Q: How do we all benefit?
A: Take ‘scarcity,’ for example, or I should say a ‘fabricated scarcity’ which is a continuing fear among many people not living in poverty. What I call the ‘scarcity diversion’ pits one issue against another issue, which in turn pits neighbor against neighbor. And that brings us to race.
Q: Make what you just said real for readers.
A: Since the nation’s founding, the story of class politics in America has been the story of white worker against black, native against newcomer . Racism thwarted the rise of a multiracial mass labor movement which could have brought about sweeping economic reforms, maybe even the establishment of a labor party. Racism spoiled the creation of integrated communities and schools, ghettoizing poverty, and urban black poverty, aggravating and intensifying its miseries. That’s why I call it the scarcity diversion.
Q: How does scarcity diversion work?
A: I write in my book that our institutions have socialized us to scarcity, creating artificial resource shortages and then normalizing them. Housing is a good example. We’ve been so successful at blocking [the] construction of new housing that developers have turned their sights to down-market neighborhoods, where they also meet resistance, often from struggling renters who fear gentrification.
Q: Setting up one group against another when, as you posit, we’re actually all in it together?How does that happen?
A: It’s straight out of a playbook. First, we allow elites to hoard a resource like money or land. Second, we pretend the arrangement is natural, unavoidable, or we ignore the situation. Third, we then try to fix the problem of resource hoarding with what little is left over. As an alternative, we could require the rich to pay their fair share of taxes. But instead, we design a poultry welfare state with the leftovers. Then, when we fail, we claim that’s the best we can do.
Q: What’s our alternative?
A: The opposite approach to scarcity diversion is recognizing the nation’s bounty, recognizing that we have an economy of abundance. We can, but choose not to, orchestrate a system through our policies that ‘wealth’ means having enough to share. In my book, I quote ecologist Robin Wall Kimmerer who writes “… where the gratification of meeting your family needs is not poisoned by destroying that possibility for someone else.”

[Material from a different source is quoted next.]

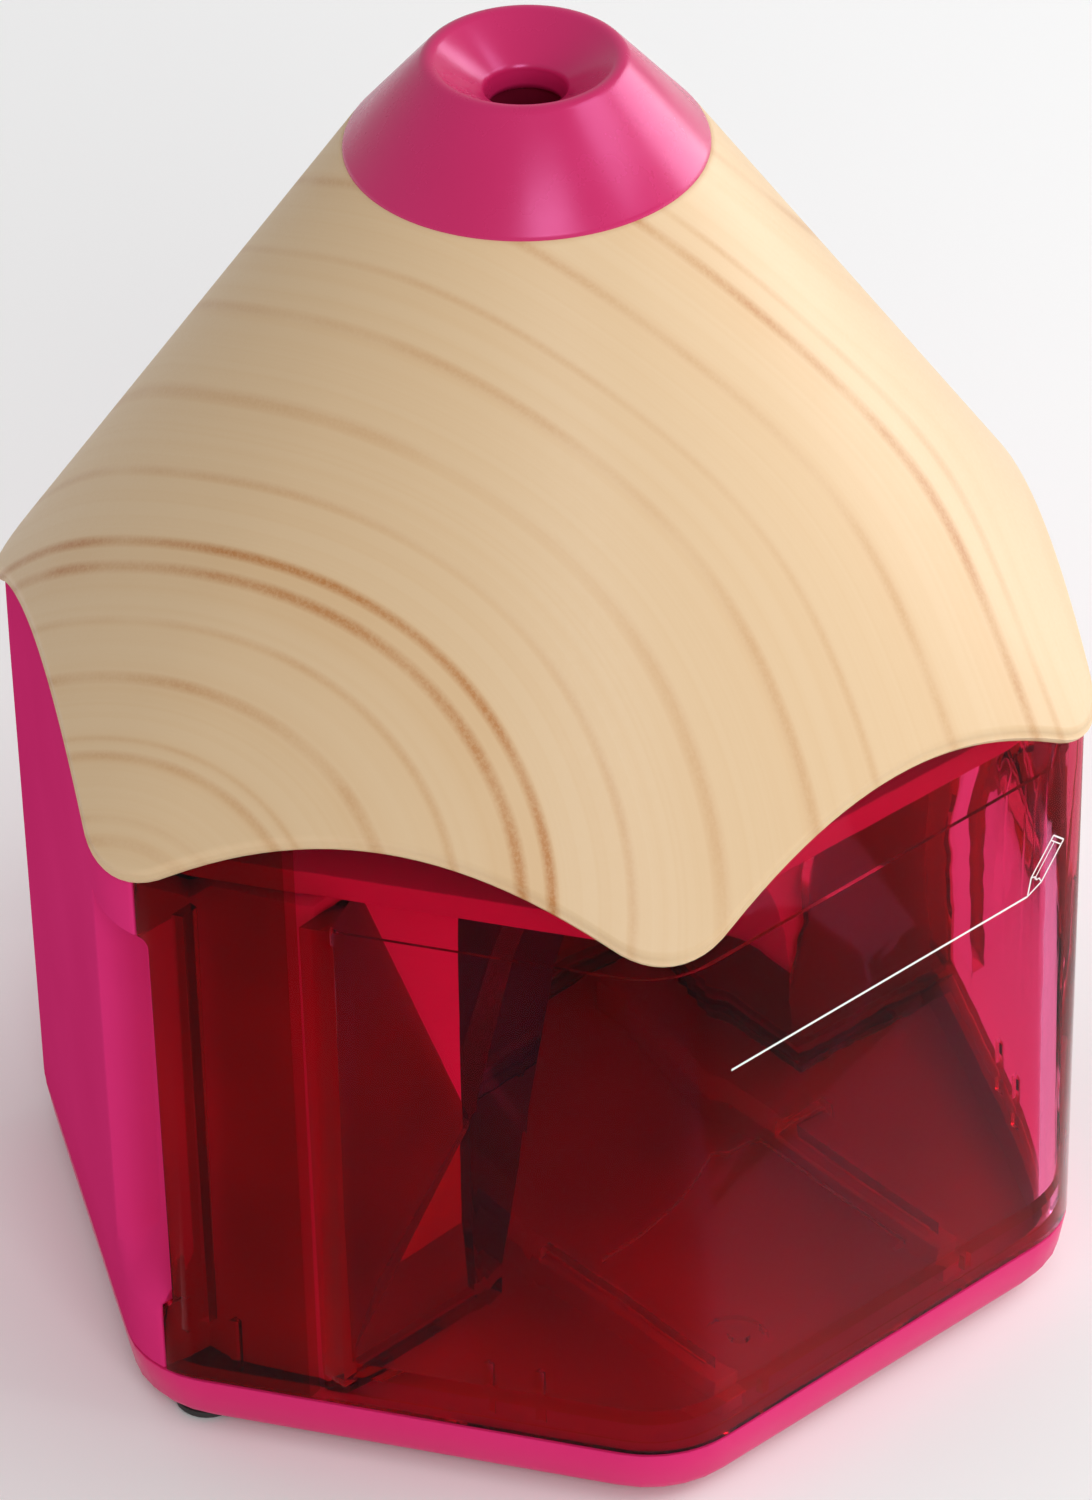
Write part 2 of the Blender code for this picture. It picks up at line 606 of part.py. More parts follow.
def cell(number, x, y):
    low, high = CELL_Z
    profile = [(6.6, low), (CELL_R, low + 0.6), (CELL_R, high - 2.1), (6.6, high - 1.5),
               (2.7, high - 1.5), (2.7, high)]
    return lathe(f"battery_cell_{number}", profile, CELL, (x, y), 24)


def door_parts(side, word):
    door = prism(f"battery_door_{word}", mirrored(door_outline(0.0), side),
                 FOOT_GAP, DOOR_TOP, PINK)
    low_x, high_x = sorted((side * 30.0, side * 34.6))
    leaf = [(low_x, 2.6), (high_x, 2.6), (high_x, 3.1), (high_x - 1.2, 3.1),
            ((low_x + high_x) / 2, 4.2), (low_x + 1.2, 3.1), (low_x, 3.1)]
    contact = plate(f"door_contact_{word}", leaf, -8.0, 13.0, BRASS)
    return [door, contact]


# ---- assembly --------------------------------------------------------------
def body(name, pieces, at, turn=None):
    """Parent a moving body's pieces to an empty on its joint's axis."""
    pivot = bpy.data.objects.new(name, None)
    pivot.matrix_world = Matrix.Translation(Vector(at) * MM) @ (turn or Matrix.Identity(4))
    bpy.context.scene.collection.objects.link(pivot)
    for piece in pieces:
        piece.parent = pivot
        piece.matrix_parent_inverse = pivot.matrix_world.inverted()


def fixed_parts():
    base_plate()
    rear_housing()
    wood_cover()
    tip_cap()
    gearbox_deck()
    lathe("carrier_bush", [(11.6, 61.8), (15.4, 61.8), (15.4, 63.5), (11.6, 63.5)],
          CREAM, steps=36, closed=True)
    ring_gear()
    pencil_guide()
    lathe("idler_pin", [(1.5, 61.8), (1.5, 73.0), (1.1, 73.4)], STEEL, IDLER_AT, 16)
    lathe("motor_can", [(4.0, 24.6), (4.0, MOTOR_Z[0]), (11.2, MOTOR_Z[0]),
                        (MOTOR_R, MOTOR_Z[0] + 0.8), (MOTOR_R, MOTOR_Z[1] - 0.8),
                        (11.2, MOTOR_Z[1])], STEEL, MOTOR_AT, 32)
    lathe("motor_bracket", [(3.2, 57.3), (12.0, 57.3), (12.0, 58.8), (3.2, 58.8)],
          STEEL, MOTOR_AT, 32, closed=True)
    for number, (x, y) in enumerate([(-CELL_X, CELL_Y[0]), (-CELL_X, CELL_Y[1]),
                                     (CELL_X, CELL_Y[0]), (CELL_X, CELL_Y[1])], start=1):
        cell(number, x, y)
    for side, word in ((-1, "left"), (1, "right")):
        low_x, high_x = sorted((side * 28.0, side * 37.0))
        box(f"top_contact_{word}", (low_x, CELL_Y[0] - 4.5, 55.4),
            (high_x, CELL_Y[1] + 4.5, 56.0), BRASS)
        screw(f"base_screw_{word}", side * POST_X, POST_Y, 1.3, 14.0)
        screw(f"deck_screw_{word}", side * POST_X, POST_Y, 63.0, 50.0)
    for number, (x, y) in enumerate(FOOT_PLACES, start=1):
        lathe(f"rubber_foot_{number}", [(2.6, 0.0), (3.0, 0.4), (3.0, 0.9)], RUBBER, (x, y), 24)
    cross_rod("lever_pin", [(0.7, 2.6), (0.7, -2.6)], *LEVER_PIVOT, STEEL, 12)
    box("pencil_switch", (-16.6, -2.6, 102.9), (-13.9, 2.6, 106.2), GREY)
    box("bin_switch", (PLUNGER_X - 4.0, 21.4, PLUNGER_Z - 5.0),
        (PLUNGER_X + 4.0, 27.5, PLUNGER_Z + 5.0), GREY)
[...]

Q: What’s your solution to our dilemma?
A: The final step is to tear down all the walls in order to create a more racially and economically integrated society. We’ve combed through textbooks and holidays to acknowledge the harm caused by colonization. We’ve changed street signs in recognition of the horrors of slavery. To use the housing example, why would we want to remain modern-day segregationists and block affordable housing in our own neighborhoods? To not act is to further colonize the future while denying families and their children a fair shot. The opportunity to succeed should not be hoarded.